## Exercise requirements
Scan the records below for the line containing "Reconstruct the object" and the line containing "import * as THREE from 'three';". Copy both, plus every line between, exactly.

## Data for this task
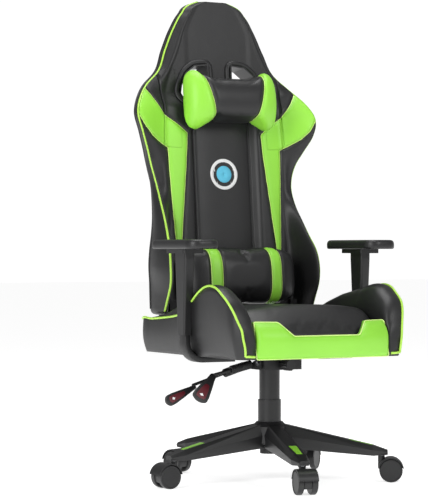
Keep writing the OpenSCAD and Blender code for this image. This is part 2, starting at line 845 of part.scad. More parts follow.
---
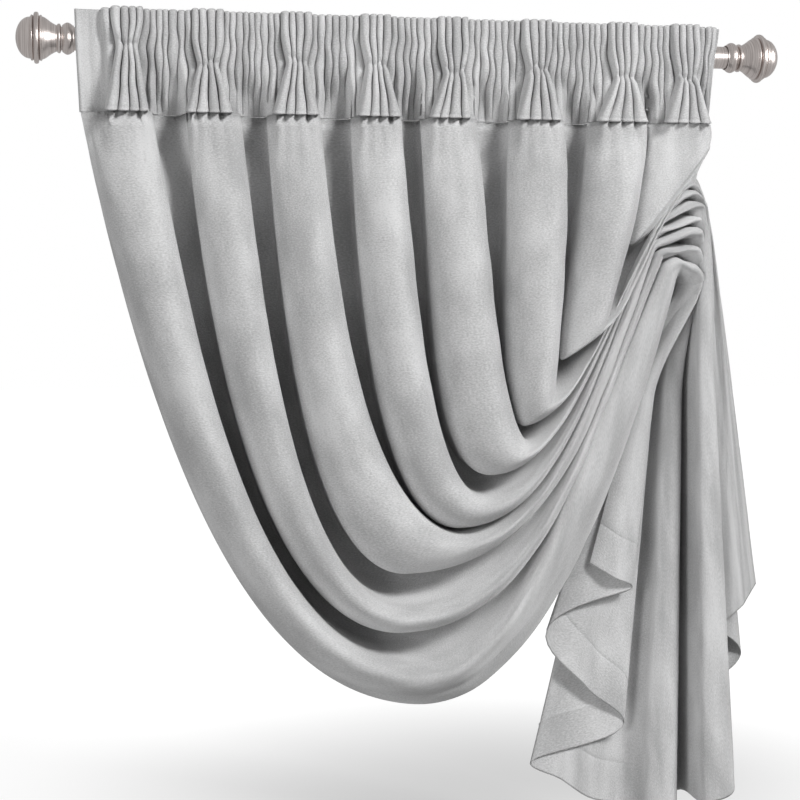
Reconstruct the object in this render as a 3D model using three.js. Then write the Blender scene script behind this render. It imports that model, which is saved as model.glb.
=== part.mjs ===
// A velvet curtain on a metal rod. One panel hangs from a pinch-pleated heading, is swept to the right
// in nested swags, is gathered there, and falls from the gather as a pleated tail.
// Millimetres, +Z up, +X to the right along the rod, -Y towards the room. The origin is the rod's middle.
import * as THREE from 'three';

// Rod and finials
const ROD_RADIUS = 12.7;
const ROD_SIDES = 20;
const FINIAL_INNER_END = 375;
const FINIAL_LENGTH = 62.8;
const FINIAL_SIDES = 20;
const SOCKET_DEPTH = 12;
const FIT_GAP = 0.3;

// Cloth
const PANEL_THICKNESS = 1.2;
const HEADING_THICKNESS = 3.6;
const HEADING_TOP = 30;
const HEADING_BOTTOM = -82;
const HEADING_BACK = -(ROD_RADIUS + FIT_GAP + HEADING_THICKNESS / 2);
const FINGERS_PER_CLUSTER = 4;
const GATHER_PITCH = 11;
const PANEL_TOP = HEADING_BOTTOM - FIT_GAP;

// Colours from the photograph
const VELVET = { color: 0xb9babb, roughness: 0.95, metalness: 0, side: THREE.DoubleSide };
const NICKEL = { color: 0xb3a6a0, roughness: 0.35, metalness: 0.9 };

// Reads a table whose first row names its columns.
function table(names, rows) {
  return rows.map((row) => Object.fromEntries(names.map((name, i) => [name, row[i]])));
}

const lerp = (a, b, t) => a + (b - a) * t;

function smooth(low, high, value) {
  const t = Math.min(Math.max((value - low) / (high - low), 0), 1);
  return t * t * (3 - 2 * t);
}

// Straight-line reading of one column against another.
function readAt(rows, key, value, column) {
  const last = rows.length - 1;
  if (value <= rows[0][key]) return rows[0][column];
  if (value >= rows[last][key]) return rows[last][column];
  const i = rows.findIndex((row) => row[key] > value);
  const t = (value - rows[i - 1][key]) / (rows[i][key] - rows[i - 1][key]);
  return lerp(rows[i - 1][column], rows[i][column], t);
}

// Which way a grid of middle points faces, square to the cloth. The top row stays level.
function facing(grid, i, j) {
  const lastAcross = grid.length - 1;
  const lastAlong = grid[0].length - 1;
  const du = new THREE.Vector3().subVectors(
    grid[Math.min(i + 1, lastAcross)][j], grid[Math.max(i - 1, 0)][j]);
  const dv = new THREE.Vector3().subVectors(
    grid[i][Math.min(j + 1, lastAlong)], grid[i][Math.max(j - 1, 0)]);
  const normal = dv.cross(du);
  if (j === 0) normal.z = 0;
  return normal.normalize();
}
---
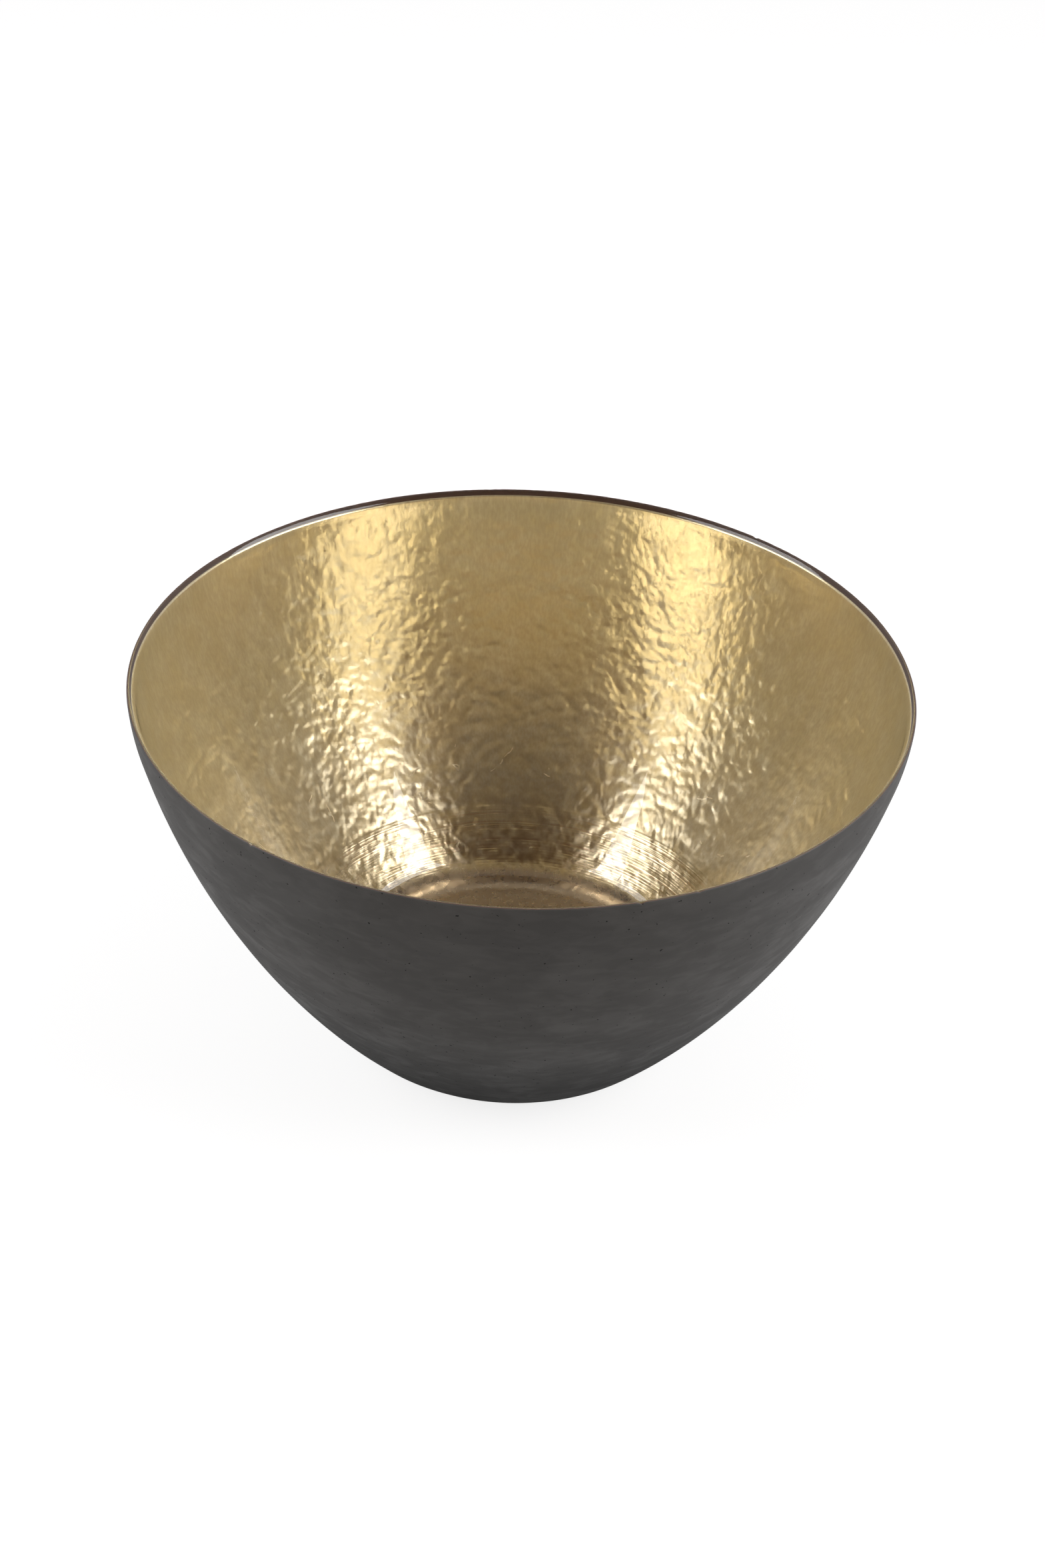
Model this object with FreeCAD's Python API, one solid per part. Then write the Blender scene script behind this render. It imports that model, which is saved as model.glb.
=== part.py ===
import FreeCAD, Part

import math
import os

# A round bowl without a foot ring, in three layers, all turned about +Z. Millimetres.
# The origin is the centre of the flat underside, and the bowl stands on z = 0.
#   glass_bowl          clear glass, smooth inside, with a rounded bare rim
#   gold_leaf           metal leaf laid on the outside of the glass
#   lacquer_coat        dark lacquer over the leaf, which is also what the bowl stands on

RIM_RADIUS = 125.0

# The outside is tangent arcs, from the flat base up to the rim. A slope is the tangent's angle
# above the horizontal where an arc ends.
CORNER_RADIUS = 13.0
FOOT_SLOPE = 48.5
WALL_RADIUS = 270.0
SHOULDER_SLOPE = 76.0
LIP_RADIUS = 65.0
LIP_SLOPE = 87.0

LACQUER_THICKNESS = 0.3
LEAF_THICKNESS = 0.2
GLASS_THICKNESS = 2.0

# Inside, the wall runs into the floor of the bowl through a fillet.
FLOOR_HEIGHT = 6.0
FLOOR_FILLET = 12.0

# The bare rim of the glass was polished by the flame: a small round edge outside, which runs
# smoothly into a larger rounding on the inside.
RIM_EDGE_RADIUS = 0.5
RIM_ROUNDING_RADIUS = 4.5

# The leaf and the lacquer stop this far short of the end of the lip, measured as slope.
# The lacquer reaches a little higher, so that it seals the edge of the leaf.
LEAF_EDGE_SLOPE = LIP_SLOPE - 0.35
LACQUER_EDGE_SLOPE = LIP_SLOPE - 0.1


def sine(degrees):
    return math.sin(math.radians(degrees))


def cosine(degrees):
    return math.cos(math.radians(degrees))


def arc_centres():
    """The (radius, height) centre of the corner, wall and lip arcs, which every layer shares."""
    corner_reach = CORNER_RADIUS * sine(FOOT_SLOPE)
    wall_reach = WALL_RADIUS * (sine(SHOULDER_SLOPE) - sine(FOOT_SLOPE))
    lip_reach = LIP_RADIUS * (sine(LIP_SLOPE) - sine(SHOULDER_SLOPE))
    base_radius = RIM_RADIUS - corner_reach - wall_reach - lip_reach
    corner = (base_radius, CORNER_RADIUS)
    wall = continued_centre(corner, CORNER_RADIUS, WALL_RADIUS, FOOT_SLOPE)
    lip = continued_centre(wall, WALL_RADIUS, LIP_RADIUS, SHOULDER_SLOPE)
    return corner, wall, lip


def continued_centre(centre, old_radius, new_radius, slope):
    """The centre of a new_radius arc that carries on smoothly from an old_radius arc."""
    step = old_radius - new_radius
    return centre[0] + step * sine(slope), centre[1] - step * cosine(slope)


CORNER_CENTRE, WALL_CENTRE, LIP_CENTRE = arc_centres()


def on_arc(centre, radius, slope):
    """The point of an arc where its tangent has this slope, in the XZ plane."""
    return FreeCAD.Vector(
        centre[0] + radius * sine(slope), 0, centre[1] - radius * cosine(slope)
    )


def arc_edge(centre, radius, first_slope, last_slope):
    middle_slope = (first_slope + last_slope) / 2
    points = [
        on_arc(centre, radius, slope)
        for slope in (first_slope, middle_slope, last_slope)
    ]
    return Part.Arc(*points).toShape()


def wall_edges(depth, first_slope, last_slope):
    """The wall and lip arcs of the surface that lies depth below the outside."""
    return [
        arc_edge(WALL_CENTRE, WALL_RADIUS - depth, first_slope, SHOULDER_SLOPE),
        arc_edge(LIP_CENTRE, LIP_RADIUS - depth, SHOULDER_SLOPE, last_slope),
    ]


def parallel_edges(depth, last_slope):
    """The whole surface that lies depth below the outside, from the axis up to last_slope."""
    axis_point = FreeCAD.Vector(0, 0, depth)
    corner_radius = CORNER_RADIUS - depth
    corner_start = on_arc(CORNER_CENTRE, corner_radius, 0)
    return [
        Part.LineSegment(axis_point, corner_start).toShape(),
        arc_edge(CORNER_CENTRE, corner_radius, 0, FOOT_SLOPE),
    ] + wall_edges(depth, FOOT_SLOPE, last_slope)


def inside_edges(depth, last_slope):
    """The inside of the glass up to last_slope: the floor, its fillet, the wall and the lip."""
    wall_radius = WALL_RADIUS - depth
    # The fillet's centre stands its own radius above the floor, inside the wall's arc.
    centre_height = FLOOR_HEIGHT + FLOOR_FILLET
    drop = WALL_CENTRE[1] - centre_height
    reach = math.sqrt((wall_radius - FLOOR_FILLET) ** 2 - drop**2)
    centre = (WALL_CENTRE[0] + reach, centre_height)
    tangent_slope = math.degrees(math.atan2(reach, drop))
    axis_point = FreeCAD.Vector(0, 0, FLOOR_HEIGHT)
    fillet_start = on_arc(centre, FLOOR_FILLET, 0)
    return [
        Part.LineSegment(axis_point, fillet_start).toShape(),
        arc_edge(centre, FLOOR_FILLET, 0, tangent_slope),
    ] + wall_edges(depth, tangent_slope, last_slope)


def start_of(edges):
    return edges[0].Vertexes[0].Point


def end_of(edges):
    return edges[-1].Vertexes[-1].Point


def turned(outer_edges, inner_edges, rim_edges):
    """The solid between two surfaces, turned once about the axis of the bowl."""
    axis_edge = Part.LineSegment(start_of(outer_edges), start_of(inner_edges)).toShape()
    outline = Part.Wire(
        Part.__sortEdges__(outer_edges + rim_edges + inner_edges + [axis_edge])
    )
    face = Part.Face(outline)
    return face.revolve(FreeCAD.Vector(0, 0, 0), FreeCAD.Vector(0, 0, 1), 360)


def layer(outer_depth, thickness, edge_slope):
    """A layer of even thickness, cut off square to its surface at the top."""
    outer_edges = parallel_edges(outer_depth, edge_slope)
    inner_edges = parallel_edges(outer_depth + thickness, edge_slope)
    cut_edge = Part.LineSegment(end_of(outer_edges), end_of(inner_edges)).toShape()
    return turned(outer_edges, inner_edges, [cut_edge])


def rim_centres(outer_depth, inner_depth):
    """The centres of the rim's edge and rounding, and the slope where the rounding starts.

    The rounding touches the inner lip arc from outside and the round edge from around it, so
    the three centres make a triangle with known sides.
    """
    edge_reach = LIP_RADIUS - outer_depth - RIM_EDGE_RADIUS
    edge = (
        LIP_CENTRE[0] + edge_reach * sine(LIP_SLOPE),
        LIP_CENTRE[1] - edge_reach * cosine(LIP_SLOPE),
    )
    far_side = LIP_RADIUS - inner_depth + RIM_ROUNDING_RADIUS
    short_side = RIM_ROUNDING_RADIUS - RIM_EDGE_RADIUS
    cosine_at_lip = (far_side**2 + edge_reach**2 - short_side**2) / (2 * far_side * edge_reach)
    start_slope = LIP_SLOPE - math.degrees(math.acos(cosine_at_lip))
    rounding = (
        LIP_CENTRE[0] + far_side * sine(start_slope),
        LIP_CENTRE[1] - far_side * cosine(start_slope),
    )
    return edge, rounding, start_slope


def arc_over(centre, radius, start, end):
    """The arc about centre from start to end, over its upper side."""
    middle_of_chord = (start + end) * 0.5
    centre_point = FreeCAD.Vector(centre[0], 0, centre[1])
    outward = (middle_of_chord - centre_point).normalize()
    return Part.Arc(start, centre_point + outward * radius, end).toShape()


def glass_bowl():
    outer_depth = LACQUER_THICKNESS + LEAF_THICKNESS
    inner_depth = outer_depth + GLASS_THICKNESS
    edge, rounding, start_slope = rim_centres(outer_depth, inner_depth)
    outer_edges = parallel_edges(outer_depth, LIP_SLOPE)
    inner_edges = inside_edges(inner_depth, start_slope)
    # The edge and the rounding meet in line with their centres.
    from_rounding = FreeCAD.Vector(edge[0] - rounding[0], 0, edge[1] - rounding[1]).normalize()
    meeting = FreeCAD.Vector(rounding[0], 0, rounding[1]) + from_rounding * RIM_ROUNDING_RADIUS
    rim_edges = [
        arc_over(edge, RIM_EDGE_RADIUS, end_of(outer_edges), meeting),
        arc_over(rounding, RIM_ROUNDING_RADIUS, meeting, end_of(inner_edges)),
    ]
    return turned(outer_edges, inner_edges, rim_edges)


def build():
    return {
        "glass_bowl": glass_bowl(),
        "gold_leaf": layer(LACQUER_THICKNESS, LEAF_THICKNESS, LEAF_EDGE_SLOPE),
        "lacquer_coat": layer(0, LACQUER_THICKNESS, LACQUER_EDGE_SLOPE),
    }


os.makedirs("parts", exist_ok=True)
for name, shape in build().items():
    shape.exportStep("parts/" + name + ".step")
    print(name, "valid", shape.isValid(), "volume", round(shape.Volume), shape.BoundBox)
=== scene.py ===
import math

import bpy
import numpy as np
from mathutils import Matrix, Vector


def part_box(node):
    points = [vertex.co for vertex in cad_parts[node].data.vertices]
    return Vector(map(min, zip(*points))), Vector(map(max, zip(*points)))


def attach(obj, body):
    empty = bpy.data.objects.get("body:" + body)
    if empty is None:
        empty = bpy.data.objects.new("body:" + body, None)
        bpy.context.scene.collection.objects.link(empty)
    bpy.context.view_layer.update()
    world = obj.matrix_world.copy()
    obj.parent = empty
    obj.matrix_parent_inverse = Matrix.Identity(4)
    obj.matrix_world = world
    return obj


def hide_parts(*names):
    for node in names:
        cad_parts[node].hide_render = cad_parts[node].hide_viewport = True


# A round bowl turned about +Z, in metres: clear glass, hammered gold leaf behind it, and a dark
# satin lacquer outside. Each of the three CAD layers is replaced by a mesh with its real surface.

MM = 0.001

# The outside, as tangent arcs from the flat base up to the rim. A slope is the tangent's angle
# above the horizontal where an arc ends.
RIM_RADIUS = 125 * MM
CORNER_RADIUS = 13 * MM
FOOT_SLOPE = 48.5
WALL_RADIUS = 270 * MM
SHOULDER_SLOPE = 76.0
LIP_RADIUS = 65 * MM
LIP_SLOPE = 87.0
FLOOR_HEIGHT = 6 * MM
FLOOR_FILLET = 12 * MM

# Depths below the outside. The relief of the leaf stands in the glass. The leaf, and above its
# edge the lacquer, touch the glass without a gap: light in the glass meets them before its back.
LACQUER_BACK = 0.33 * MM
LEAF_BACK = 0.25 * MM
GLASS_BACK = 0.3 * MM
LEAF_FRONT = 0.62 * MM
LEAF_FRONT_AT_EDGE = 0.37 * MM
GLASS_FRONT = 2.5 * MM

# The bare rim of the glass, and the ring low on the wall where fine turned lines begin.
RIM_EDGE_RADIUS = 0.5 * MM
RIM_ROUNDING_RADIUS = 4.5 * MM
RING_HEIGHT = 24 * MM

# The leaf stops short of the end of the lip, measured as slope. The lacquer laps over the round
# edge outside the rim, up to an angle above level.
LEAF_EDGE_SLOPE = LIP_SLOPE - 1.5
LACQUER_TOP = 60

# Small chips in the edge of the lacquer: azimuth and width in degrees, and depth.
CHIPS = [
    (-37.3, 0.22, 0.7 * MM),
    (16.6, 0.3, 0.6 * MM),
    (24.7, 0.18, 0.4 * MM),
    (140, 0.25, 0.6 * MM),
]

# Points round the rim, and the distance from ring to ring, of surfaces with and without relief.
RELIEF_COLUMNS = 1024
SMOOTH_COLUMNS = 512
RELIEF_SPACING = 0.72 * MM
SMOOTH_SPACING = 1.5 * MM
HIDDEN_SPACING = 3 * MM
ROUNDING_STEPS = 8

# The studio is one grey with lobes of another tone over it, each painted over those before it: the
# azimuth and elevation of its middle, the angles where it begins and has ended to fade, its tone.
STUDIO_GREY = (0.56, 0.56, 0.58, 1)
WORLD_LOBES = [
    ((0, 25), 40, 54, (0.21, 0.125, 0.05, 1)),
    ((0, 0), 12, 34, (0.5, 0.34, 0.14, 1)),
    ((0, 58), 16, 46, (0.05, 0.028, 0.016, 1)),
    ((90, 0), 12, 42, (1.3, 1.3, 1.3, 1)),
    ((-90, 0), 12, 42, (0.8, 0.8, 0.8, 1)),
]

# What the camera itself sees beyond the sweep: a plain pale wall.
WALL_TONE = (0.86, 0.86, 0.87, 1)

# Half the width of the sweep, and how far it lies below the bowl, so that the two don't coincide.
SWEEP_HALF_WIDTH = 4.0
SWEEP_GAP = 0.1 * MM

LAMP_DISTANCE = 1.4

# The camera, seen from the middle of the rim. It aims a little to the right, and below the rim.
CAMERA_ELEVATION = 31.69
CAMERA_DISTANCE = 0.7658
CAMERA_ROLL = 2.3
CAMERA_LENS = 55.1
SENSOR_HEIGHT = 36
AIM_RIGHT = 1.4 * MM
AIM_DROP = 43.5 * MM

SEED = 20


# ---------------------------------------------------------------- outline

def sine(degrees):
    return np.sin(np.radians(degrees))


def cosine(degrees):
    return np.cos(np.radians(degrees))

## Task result
Reconstruct the object in this render as a 3D model using three.js. Then write the Blender scene script behind this render. It imports that model, which is saved as model.glb.
=== part.mjs ===
// A velvet curtain on a metal rod. One panel hangs from a pinch-pleated heading, is swept to the right
// in nested swags, is gathered there, and falls from the gather as a pleated tail.
// Millimetres, +Z up, +X to the right along the rod, -Y towards the room. The origin is the rod's middle.
import * as THREE from 'three';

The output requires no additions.